**Stated exercise**
Extract the complete data exactly as given.

**Material**
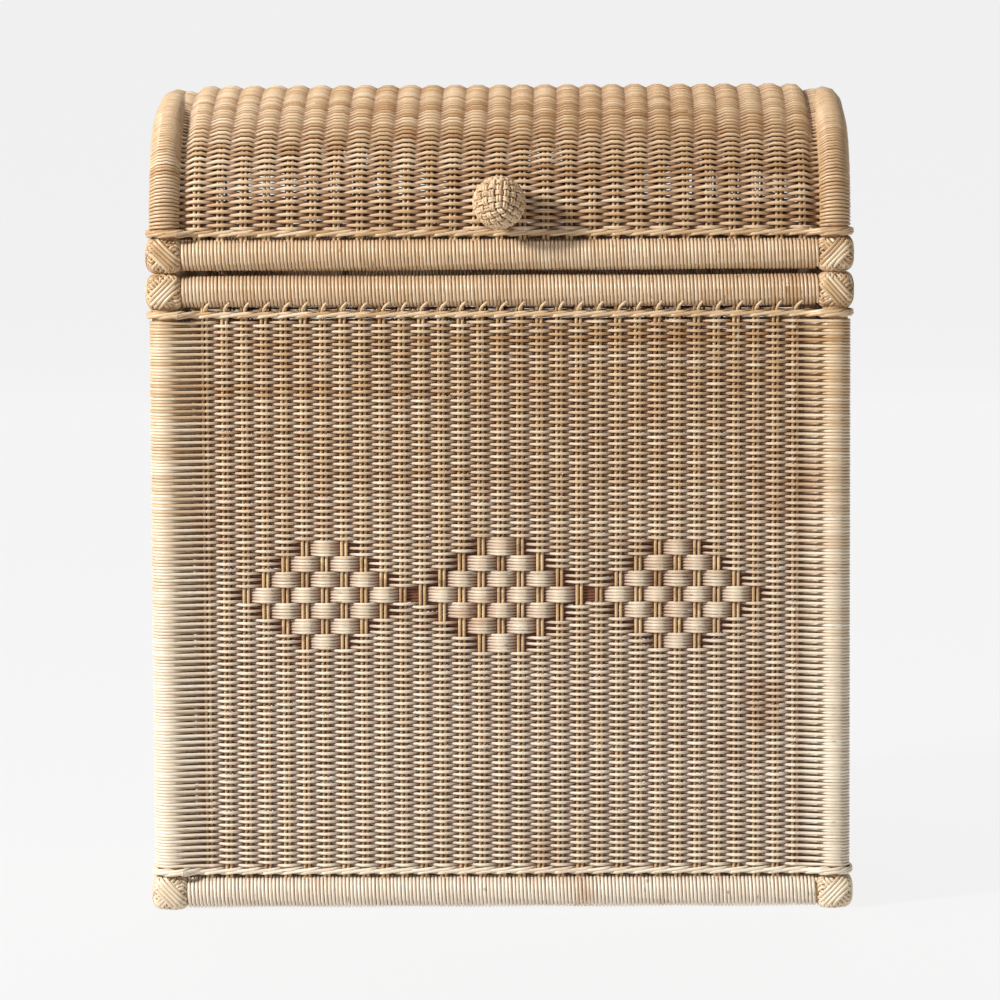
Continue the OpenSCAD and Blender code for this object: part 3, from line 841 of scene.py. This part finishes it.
def band_strand(z, first, climb):
    """One strand of a band, first of a turn behind the strand before it."""
    line, lengths = [], []
    for step in range(BAND_SAMPLES + 1):
        share = step / BAND_SAMPLES
        s = share * PLAN_LENGTHS[-1]
        i = min(int(np.searchsorted(PLAN_LENGTHS, s, "right")) - 1, len(PLAN) - 2)
        part = (s - PLAN_LENGTHS[i]) / max(1e-9, PLAN_LENGTHS[i + 1] - PLAN_LENGTHS[i])
        place = PLAN[i][0].lerp(PLAN[i + 1][0], part)
        out = PLAN[i][1].lerp(PLAN[i + 1][1], part).normalized()
        swing = PLAN[i][2] + (PLAN[i + 1][2] - PLAN[i][2]) * part
        phase = (share * BAND_TURNS + first) % 1.0
        outside = 0.5 + 0.5 * math.tanh(6 * (math.cos(2 * math.pi * (phase - 0.36)) + 0.42))
        rise = -1 + 2 * phase / 0.74 if phase < 0.74 else 1 - 2 * (phase - 0.74) / 0.26
        line.append(place + out * swing * (2 * outside - 1) + Vector((0, 0, z + climb * rise)))
        lengths.append(s)
    return line, lengths


def twined_band(name, body, node, z, paint, keep=lambda p: True):
    lines, strand, along = [], [], []
    for number in range(3):
        line, lengths = band_strand(z, number / 3, 0.0019)
        run = []
        for point, length in zip(line + [None], lengths + [0]):
            if point is not None and keep(point):
                run.append((point, length))
            elif run:
                if len(run) > 3:
                    lines.append([p for p, _ in run])
                    strand += [number / 3 + 0.1] * len(run)
                    along += [s for _, s in run]
                run = []
    return grow(PLAIN, name, body, "weaving_reed", [node], reed=REED_R * 1.25, material=paint,
                guide=guide("band", *lines, strand=strand, along=along))


def clear_of_hinges(point):
    return point.y < MID_Y or abs(abs(point.x) - HINGE_X) > HINGE_W / 2 + 0.001


HINGE_X, HINGE_W = middle("hinge_lashing_right").x, size("hinge_lashing_right").x
twined_band("lower_band_strands", "trunk", "lower_band", middle("lower_band").z, WALL_REED)
twined_band("upper_band_strands", "trunk", "upper_band", middle("upper_band").z + 0.0016, WALL_REED)
twined_band("lid_band_strands", "lid", "lid_band", middle("lid_band").z, LID_REED, clear_of_hinges)


# %% [markdown]
# ## Hinge lashings
#
# A reed goes round the back rails of the body and the lid, turn beside turn. It is drawn as a
# long loop round both poles; the lid turns about the line on which both rims lie.


# %% Hinges
def hinge_line(x, turns=16):
    radius = WINDING_R + WRAP_R + REED_R + 0.0002
    straight = LID_Z - TOP_Z
    around = 2 * straight + 2 * math.pi * radius
    line, samples = [], 28
    for step in range(turns * samples + 1):
        s = (step / samples % 1.0) * around
        if s < straight:
            spot = (radius, TOP_Z + s)
        elif s < straight + math.pi * radius:
            angle = (s - straight) / radius
            spot = (radius * math.cos(angle), LID_Z + radius * math.sin(angle))
        elif s < 2 * straight + math.pi * radius:
            spot = (-radius, LID_Z - (s - straight - math.pi * radius))
        else:
            angle = (s - 2 * straight - math.pi * radius) / radius
            spot = (-radius * math.cos(angle), TOP_Z - radius * math.sin(angle))
        across = (step / (turns * samples) - 0.5) * (HINGE_W - 2 * REED_R)
        line.append((x + across, BACK + spot[0], spot[1]))
    return line


for side, sign in (("left", -1), ("right", 1)):
    line = hinge_line(sign * HINGE_X)
    count = len(line)
    grow(PLAIN, f"hinge_reed_{side}", "trunk", "binding_cane", [f"hinge_lashing_{side}"], reed=REED_R,
         sides=8, material=PALE_REED,
         guide=guide("hinge", line, strand=[0.3 + 0.2 * sign] * count,
                     along=[i * 0.0035 for i in range(count)]))


# %% [markdown]
# Every pair of stakes ends in a tail that is bent up in front of the rim and pushed in between
# the turns of its wrapping.

# %% Stake tails under the rim
TAIL = [(0.0, 0.0030, -0.0150), (0.0003, 0.0066, -0.0124), (0.0014, 0.0094, -0.0104),
        (0.0031, 0.0103, -0.0088), (0.0046, 0.0094, -0.0076)]  # along, outwards, above the rail's middle


def stake_tails():
    rng = random.Random(81)
    lines = []
    for side, ((x, y), way) in SIDES.items():
        kind = "wall" if side in ("front", "back") else "side"
        along, out = Vector(way), Vector((way[1], -way[0], 0))
        for pair in range(GAPS[kind] + 1):
            place = (2 * pair / GAPS[kind] - 1) * SPAN[kind] + rng.uniform(-0.0008, 0.0008)
            if side == "back" and abs(abs(place) - HINGE_X) < HINGE_W / 2 + PAIR:
                continue
            stretch = rng.uniform(0.7, 1.15)
            foot = Vector((x, y, TOP_Z)) + along * place
            lines.append([foot + along * (a * stretch) + out * o + Vector((0, 0, z)) for a, o, z in TAIL])
    count = len(TAIL)
    strand = [rng.random() for line in lines for _ in line]
    return grow(PLAIN, "stake_tails", "trunk", "stake_reed", reed=0.00095, sides=6, material=PALE_REED,
                guide=guide("tails", *lines, strand=strand,
                            along=[i % count * 0.003 for i in range(len(strand))]))


stake_tails()


# %% [markdown]
# ## Corner lashings
#
# Flat cane hides the joint of three poles. Strips lie on every face of the joint but the one
# that the upright leaves by: eleven side by side along one diagonal, and five that cross them
# along the other. The joint under them is a block with round edges, and each strip lies on it.


# %% Strips of cane on a rounded block
CANE_W, CANE_T = 0.0026, 0.0008
CANE_STEP, CROSSING_STEP = 0.00255, 0.0026  # from strip to strip, below and above
STRIP_TURN = math.radians(64)  # a strip goes this far round from the middle of its face
STRIP_DIVE = 0.0016  # its ends sink this deep, under the strips of the next face
ABOVE_FLOOR = 0.0002
BLOCK_R, BLOCK_POWER = 0.0120, 3.4  # a higher power makes the block squarer
STRIP_POINTS = 18
PROFILE = [(-0.5, -0.6), (-0.44, 0.7), (0.0, 1.0), (0.44, 0.7), (0.5, -0.6)]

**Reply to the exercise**
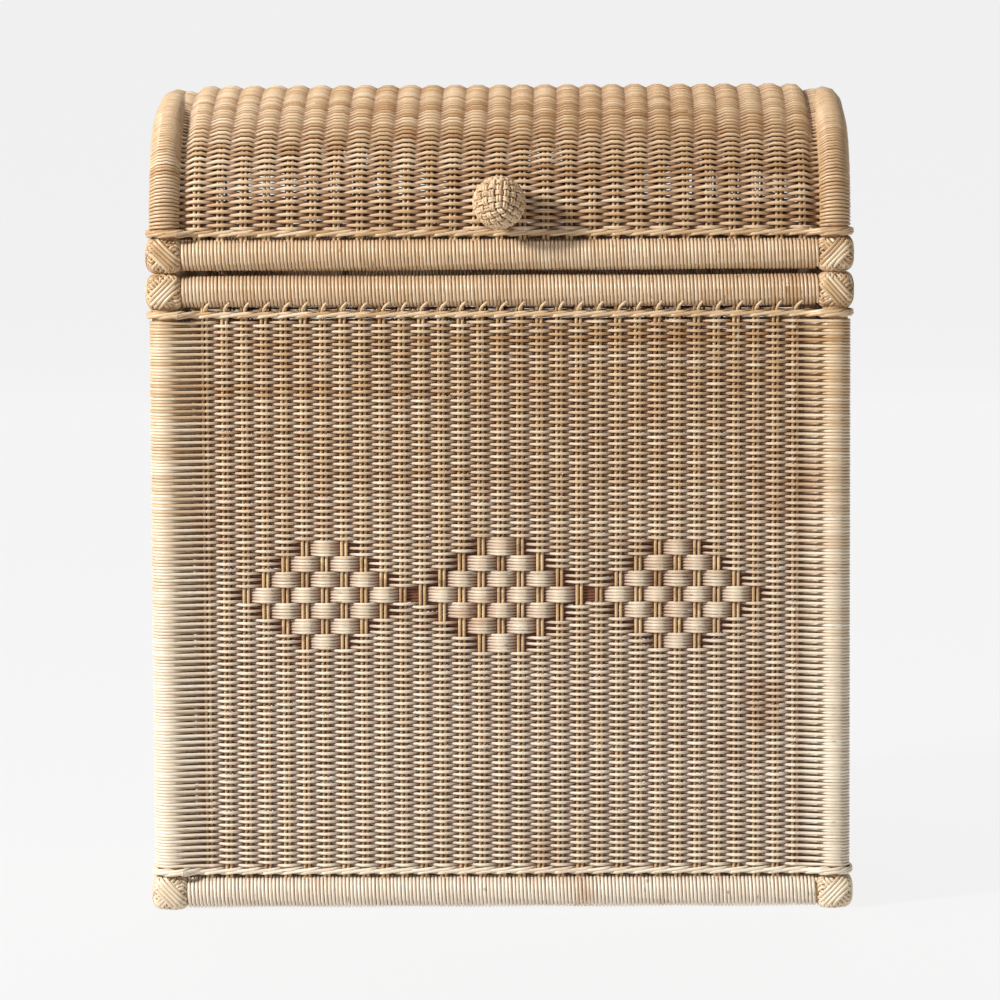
Continue the OpenSCAD and Blender code for this object: part 3, from line 841 of scene.py. This part finishes it.
def band_strand(z, first, climb):
    """One strand of a band, first of a turn behind the strand before it."""
    line, lengths = [], []
    for step in range(BAND_SAMPLES + 1):
        share = step / BAND_SAMPLES
        s = share * PLAN_LENGTHS[-1]
        i = min(int(np.searchsorted(PLAN_LENGTHS, s, "right")) - 1, len(PLAN) - 2)
        part = (s - PLAN_LENGTHS[i]) / max(1e-9, PLAN_LENGTHS[i + 1] - PLAN_LENGTHS[i])
        place = PLAN[i][0].lerp(PLAN[i + 1][0], part)
        out = PLAN[i][1].lerp(PLAN[i + 1][1], part).normalized()
        swing = PLAN[i][2] + (PLAN[i + 1][2] - PLAN[i][2]) * part
        phase = (share * BAND_TURNS + first) % 1.0
        outside = 0.5 + 0.5 * math.tanh(6 * (math.cos(2 * math.pi * (phase - 0.36)) + 0.42))
        rise = -1 + 2 * phase / 0.74 if phase < 0.74 else 1 - 2 * (phase - 0.74) / 0.26
        line.append(place + out * swing * (2 * outside - 1) + Vector((0, 0, z + climb * rise)))
        lengths.append(s)
    return line, lengths


def twined_band(name, body, node, z, paint, keep=lambda p: True):
    lines, strand, along = [], [], []
    for number in range(3):
        line, lengths = band_strand(z, number / 3, 0.0019)
        run = []
        for point, length in zip(line + [None], lengths + [0]):
            if point is not None and keep(point):
                run.append((point, length))
            elif run:
                if len(run) > 3:
                    lines.append([p for p, _ in run])
                    strand += [number / 3 + 0.1] * len(run)
                    along += [s for _, s in run]
                run = []
    return grow(PLAIN, name, body, "weaving_reed", [node], reed=REED_R * 1.25, material=paint,
                guide=guide("band", *lines, strand=strand, along=along))


def clear_of_hinges(point):
    return point.y < MID_Y or abs(abs(point.x) - HINGE_X) > HINGE_W / 2 + 0.001


HINGE_X, HINGE_W = middle("hinge_lashing_right").x, size("hinge_lashing_right").x
twined_band("lower_band_strands", "trunk", "lower_band", middle("lower_band").z, WALL_REED)
twined_band("upper_band_strands", "trunk", "upper_band", middle("upper_band").z + 0.0016, WALL_REED)
twined_band("lid_band_strands", "lid", "lid_band", middle("lid_band").z, LID_REED, clear_of_hinges)


# %% [markdown]
# ## Hinge lashings
#
# A reed goes round the back rails of the body and the lid, turn beside turn. It is drawn as a
# long loop round both poles; the lid turns about the line on which both rims lie.


# %% Hinges
def hinge_line(x, turns=16):
    radius = WINDING_R + WRAP_R + REED_R + 0.0002
    straight = LID_Z - TOP_Z
    around = 2 * straight + 2 * math.pi * radius
    line, samples = [], 28
    for step in range(turns * samples + 1):
        s = (step / samples % 1.0) * around
        if s < straight:
            spot = (radius, TOP_Z + s)
        elif s < straight + math.pi * radius:
            angle = (s - straight) / radius
            spot = (radius * math.cos(angle), LID_Z + radius * math.sin(angle))
        elif s < 2 * straight + math.pi * radius:
            spot = (-radius, LID_Z - (s - straight - math.pi * radius))
        else:
            angle = (s - 2 * straight - math.pi * radius) / radius
            spot = (-radius * math.cos(angle), TOP_Z - radius * math.sin(angle))
        across = (step / (turns * samples) - 0.5) * (HINGE_W - 2 * REED_R)
        line.append((x + across, BACK + spot[0], spot[1]))
    return line


for side, sign in (("left", -1), ("right", 1)):
    line = hinge_line(sign * HINGE_X)
    count = len(line)
    grow(PLAIN, f"hinge_reed_{side}", "trunk", "binding_cane", [f"hinge_lashing_{side}"], reed=REED_R,
         sides=8, material=PALE_REED,
         guide=guide("hinge", line, strand=[0.3 + 0.2 * sign] * count,
                     along=[i * 0.0035 for i in range(count)]))


# %% [markdown]
# Every pair of stakes ends in a tail that is bent up in front of the rim and pushed in between
# the turns of its wrapping.

# %% Stake tails under the rim
TAIL = [(0.0, 0.0030, -0.0150), (0.0003, 0.0066, -0.0124), (0.0014, 0.0094, -0.0104),
        (0.0031, 0.0103, -0.0088), (0.0046, 0.0094, -0.0076)]  # along, outwards, above the rail's middle


def stake_tails():
    rng = random.Random(81)
    lines = []
    for side, ((x, y), way) in SIDES.items():
        kind = "wall" if side in ("front", "back") else "side"
        along, out = Vector(way), Vector((way[1], -way[0], 0))
        for pair in range(GAPS[kind] + 1):
            place = (2 * pair / GAPS[kind] - 1) * SPAN[kind] + rng.uniform(-0.0008, 0.0008)
            if side == "back" and abs(abs(place) - HINGE_X) < HINGE_W / 2 + PAIR:
                continue
            stretch = rng.uniform(0.7, 1.15)
            foot = Vector((x, y, TOP_Z)) + along * place
            lines.append([foot + along * (a * stretch) + out * o + Vector((0, 0, z)) for a, o, z in TAIL])
    count = len(TAIL)
    strand = [rng.random() for line in lines for _ in line]
    return grow(PLAIN, "stake_tails", "trunk", "stake_reed", reed=0.00095, sides=6, material=PALE_REED,
                guide=guide("tails", *lines, strand=strand,
                            along=[i % count * 0.003 for i in range(len(strand))]))


stake_tails()


# %% [markdown]
# ## Corner lashings
#
# Flat cane hides the joint of three poles. Strips lie on every face of the joint but the one
# that the upright leaves by: eleven side by side along one diagonal, and five that cross them
# along the other. The joint under them is a block with round edges, and each strip lies on it.


# %% Strips of cane on a rounded block
CANE_W, CANE_T = 0.0026, 0.0008
CANE_STEP, CROSSING_STEP = 0.00255, 0.0026  # from strip to strip, below and above
STRIP_TURN = math.radians(64)  # a strip goes this far round from the middle of its face
STRIP_DIVE = 0.0016  # its ends sink this deep, under the strips of the next face
ABOVE_FLOOR = 0.0002
BLOCK_R, BLOCK_POWER = 0.0120, 3.4  # a higher power makes the block squarer
STRIP_POINTS = 18
PROFILE = [(-0.5, -0.6), (-0.44, 0.7), (0.0, 1.0), (0.44, 0.7), (0.5, -0.6)]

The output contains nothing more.